I am still not sure if this is 1:1 to the Search Processing Language, but it sure looks like it. There has to be more going on, though…what was the data source? How was it charting symptoms? What was it achieving that we could not also achieve with some rudimentary Python script and ArcGIS? I recall that with Splunk, we were pulling in thousands of results a second, real-time. What kind of speeds would we get without Splunk?
Personal Project Queue: Do TwitterDiseaseTracker without Splunk, but for COVID-19. I just messaged Rena, my old teammate: Dude, I’m looking at Twitter Disease Tracker, our old friend. What if it had worked, and we stopped COVID-19? Think about that.
Sorry, that’s not a good thing to joke about. But they say laughter is the best medicine.
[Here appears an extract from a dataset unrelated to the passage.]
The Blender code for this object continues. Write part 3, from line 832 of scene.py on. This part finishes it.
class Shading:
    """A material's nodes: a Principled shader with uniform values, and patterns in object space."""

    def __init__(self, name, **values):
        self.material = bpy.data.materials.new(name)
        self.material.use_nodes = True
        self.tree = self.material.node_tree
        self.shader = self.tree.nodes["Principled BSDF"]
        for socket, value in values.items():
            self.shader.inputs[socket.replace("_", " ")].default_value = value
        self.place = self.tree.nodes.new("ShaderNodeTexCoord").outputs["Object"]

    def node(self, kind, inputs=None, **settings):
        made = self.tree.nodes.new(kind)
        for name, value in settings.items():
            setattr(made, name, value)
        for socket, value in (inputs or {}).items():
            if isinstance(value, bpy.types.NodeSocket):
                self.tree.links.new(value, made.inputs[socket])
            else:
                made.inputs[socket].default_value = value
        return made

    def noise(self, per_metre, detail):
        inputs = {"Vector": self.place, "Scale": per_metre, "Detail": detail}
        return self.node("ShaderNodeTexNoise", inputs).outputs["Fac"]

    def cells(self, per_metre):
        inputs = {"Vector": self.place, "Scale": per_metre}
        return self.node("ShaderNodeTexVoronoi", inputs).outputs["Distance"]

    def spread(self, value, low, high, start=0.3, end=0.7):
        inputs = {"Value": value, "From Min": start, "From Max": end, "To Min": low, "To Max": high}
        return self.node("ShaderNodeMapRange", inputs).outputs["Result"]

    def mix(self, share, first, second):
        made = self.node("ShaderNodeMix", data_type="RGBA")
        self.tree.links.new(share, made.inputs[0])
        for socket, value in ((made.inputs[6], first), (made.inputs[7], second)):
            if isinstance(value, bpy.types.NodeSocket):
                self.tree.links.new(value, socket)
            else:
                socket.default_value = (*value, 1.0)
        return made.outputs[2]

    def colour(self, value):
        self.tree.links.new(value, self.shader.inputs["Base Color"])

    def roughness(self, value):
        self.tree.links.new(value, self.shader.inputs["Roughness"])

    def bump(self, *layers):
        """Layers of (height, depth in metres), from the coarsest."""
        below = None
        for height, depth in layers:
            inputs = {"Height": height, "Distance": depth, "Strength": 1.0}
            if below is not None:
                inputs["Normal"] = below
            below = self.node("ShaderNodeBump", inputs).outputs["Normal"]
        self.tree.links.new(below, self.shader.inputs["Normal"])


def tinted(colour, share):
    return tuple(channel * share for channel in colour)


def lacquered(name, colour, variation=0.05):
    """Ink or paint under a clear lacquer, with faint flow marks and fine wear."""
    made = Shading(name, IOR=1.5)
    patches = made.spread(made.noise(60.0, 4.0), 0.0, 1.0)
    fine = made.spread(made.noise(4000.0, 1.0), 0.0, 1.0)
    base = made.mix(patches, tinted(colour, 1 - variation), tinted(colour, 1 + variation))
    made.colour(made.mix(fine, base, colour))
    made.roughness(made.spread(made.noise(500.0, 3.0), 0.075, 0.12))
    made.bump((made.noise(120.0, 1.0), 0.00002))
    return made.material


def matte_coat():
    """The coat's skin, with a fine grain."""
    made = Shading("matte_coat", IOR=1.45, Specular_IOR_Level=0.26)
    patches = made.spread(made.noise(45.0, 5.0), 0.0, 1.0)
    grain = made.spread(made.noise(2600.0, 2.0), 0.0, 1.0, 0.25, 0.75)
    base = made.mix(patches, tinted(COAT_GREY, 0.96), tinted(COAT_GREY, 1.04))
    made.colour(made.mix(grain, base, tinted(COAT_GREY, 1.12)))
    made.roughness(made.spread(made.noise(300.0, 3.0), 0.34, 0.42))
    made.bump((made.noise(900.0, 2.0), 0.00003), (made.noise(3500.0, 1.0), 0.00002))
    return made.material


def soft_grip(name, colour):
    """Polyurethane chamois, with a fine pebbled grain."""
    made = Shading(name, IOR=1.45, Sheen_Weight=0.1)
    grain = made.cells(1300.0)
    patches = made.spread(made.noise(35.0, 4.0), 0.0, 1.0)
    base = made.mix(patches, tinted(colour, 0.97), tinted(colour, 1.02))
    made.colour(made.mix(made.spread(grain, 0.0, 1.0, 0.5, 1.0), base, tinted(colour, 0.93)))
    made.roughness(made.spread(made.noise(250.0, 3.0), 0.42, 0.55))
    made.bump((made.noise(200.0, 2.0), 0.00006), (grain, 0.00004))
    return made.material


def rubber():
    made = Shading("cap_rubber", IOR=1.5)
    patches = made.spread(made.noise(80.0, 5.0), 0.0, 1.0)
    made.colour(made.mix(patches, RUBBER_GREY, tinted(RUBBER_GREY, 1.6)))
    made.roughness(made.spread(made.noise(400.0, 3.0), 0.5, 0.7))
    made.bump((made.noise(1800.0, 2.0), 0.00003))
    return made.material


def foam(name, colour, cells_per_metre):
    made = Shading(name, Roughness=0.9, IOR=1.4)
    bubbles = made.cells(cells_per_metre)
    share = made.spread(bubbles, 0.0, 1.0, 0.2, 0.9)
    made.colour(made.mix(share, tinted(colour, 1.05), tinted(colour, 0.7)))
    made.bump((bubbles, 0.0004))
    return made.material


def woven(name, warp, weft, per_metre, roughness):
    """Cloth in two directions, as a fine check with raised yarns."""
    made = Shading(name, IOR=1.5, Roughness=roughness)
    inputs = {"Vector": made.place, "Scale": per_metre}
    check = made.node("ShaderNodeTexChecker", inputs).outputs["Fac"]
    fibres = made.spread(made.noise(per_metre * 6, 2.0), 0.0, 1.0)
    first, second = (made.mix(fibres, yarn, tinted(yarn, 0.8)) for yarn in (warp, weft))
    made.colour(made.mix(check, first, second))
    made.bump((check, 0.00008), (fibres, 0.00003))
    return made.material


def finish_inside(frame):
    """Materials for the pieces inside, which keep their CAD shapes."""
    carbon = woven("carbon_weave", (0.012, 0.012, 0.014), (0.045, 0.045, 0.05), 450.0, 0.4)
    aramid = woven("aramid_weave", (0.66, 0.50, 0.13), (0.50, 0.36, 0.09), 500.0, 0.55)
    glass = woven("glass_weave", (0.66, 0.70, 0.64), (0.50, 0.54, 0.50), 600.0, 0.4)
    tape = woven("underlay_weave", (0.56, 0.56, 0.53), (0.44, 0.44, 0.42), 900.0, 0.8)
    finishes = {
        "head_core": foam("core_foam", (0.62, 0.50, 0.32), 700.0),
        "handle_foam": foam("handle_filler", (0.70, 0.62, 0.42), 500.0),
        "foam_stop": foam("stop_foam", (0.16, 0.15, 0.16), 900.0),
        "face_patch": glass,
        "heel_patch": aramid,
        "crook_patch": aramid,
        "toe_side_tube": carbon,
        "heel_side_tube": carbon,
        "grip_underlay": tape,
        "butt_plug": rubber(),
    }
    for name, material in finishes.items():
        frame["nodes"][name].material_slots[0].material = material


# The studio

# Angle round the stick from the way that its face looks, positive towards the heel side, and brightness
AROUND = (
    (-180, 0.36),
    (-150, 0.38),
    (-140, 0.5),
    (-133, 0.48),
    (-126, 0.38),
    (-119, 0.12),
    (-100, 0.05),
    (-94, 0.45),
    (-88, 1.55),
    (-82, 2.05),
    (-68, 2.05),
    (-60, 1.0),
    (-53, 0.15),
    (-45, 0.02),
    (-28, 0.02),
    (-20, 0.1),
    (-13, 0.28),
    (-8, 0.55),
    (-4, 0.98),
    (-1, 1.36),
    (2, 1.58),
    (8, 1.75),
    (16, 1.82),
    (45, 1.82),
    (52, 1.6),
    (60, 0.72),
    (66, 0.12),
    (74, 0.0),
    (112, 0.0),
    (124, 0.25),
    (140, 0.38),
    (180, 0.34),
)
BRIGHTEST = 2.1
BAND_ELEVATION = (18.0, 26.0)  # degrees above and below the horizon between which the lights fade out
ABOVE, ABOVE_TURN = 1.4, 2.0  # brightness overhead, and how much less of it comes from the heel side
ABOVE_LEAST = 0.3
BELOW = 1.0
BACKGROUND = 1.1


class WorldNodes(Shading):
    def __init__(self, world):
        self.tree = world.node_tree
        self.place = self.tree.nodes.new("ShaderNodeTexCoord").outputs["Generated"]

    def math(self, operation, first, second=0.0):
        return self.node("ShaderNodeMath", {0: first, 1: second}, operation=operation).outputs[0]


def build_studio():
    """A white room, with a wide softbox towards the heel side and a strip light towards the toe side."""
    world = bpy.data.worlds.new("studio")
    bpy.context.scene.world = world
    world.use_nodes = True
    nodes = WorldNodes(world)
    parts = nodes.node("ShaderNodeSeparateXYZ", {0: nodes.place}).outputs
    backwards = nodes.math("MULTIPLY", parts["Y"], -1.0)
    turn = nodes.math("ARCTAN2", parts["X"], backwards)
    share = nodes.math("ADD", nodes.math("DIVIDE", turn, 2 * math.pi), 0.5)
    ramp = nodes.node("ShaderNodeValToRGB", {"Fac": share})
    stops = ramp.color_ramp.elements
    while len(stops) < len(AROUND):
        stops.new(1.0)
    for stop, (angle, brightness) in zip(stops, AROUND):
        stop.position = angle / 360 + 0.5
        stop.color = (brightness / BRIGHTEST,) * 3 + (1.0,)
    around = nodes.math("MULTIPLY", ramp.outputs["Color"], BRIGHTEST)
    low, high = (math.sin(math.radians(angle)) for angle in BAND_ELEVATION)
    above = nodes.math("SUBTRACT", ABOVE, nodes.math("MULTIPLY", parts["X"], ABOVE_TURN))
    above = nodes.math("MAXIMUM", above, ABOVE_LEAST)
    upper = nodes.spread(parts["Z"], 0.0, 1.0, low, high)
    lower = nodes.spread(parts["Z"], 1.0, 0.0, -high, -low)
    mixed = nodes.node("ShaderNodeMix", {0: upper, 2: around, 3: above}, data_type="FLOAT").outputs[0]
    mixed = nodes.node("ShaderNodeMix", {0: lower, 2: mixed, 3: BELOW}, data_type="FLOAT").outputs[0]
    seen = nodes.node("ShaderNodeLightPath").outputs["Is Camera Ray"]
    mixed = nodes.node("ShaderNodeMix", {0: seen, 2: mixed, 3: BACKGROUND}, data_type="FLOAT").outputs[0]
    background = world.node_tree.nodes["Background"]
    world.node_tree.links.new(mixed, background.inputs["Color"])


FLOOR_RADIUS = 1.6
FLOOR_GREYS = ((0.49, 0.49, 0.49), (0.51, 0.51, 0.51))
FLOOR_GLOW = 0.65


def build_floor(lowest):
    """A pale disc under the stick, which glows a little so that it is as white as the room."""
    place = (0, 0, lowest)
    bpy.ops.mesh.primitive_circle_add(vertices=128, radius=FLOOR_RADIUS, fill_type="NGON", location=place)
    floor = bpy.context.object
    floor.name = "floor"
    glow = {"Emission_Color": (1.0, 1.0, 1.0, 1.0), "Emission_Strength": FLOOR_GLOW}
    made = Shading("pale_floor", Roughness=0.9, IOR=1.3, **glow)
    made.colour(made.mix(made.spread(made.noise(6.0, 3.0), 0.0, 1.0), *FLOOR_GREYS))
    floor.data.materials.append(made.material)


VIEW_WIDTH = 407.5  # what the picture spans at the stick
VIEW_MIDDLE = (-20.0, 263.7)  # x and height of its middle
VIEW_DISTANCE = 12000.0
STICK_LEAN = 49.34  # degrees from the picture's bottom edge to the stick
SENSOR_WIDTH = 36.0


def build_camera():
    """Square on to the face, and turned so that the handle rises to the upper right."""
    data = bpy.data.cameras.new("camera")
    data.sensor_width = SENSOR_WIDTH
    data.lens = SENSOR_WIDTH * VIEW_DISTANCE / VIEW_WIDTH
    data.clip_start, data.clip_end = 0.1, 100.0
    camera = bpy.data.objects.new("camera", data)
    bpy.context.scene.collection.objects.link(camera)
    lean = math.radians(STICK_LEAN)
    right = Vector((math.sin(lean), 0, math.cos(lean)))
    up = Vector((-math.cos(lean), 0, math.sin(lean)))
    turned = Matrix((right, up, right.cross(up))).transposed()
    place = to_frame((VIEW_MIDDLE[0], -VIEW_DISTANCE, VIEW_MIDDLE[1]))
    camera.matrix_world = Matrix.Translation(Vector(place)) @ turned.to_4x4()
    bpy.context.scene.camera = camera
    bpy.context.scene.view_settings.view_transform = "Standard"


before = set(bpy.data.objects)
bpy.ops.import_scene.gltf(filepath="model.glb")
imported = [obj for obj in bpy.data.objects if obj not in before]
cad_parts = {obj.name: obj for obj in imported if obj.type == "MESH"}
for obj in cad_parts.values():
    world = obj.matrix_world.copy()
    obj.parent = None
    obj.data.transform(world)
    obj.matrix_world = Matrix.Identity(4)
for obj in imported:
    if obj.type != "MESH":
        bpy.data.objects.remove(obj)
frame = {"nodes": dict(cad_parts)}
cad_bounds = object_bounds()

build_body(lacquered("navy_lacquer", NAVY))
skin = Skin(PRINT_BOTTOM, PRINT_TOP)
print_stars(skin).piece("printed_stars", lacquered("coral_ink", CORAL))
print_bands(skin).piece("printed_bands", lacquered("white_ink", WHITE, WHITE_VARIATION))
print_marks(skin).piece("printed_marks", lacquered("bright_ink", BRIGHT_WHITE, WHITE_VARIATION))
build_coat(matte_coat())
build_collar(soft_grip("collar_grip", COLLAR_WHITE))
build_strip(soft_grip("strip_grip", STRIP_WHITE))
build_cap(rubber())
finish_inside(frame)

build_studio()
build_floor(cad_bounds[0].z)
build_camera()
I think.
Why Does Everyone Keep Talking About Splunk?
I have Security+ certification, so I am something of a cybersecurity expert.
That’s odd…I just sensed a disturbance in the force. It is as if 12,000 people on r/netsec laughed at the sentence I just wrote.
Splunk came up in the Security+ bootcamp as “the instructor’s favorite SIEM.” What is a SIEM? I passed the test and cannot remember. From the pony’s mouth:
Security information and event management (SIEM) is a single security management system that offers full visibility into activity within your network — which empowers you to respond to threats in real time
— Source
Okay, I don’t want to go too deep into this part, because it looks like a huge area. That would probably make for an interesting project, too, because cybersecurity is infinitely more interesting than Twitter.
Here is an open source cybersecurity application Splunk has built — it could be a great window into what Splunk code is actually like, and how the software engineers think. Personal Project Queue: Get attack_range to work and blog about it. I hope it’s as easy to work with as the log4j exploit PoC, but it’s probably apples and oranges.
Closing Thoughts
Splunk is an extremely popular, relatively expensive tool, like…I don’t know…a private jet. We want to learn to fly, but we don’t have a few million dollars lying around to buy one. What we CAN get, if we want to understand the experience, is a flight simulator. So that little Splunk instance running on toy data at location localhost could be like a flight simulator.
And their open source work could be another hook.
They also have a free YouTube tutorial series starting with the above, a technical writing team I am eager to blog about, and apparently their own podcast hosted by Hal, who may or may not be the evil Halr9000 hellbent on completing his mission regardless of what it takes to do so.
If I get deep enough into this, maybe I will also come up with a better name than “Pulling The Spunk Out Of Splunk And Taking The L.” The working title was “Splunking The Caves Of Splunk,” but spelunk is actually what their name is a parody of. I used to have a joke: SplunkDocs — We make sure spelunk is spelled incorrectly.
I also really wanted them to make a T-shirt that said: Splunkterns — Putting The Spunk In Splunk. Maybe if I say it enough times, eventually I will be motivated to produce my own T-shirt, and I will get sued by them. They I will truly be sunk by Splunk.
Sunk by Splunk…unsunk by splunk. Okay, that’s another title idea.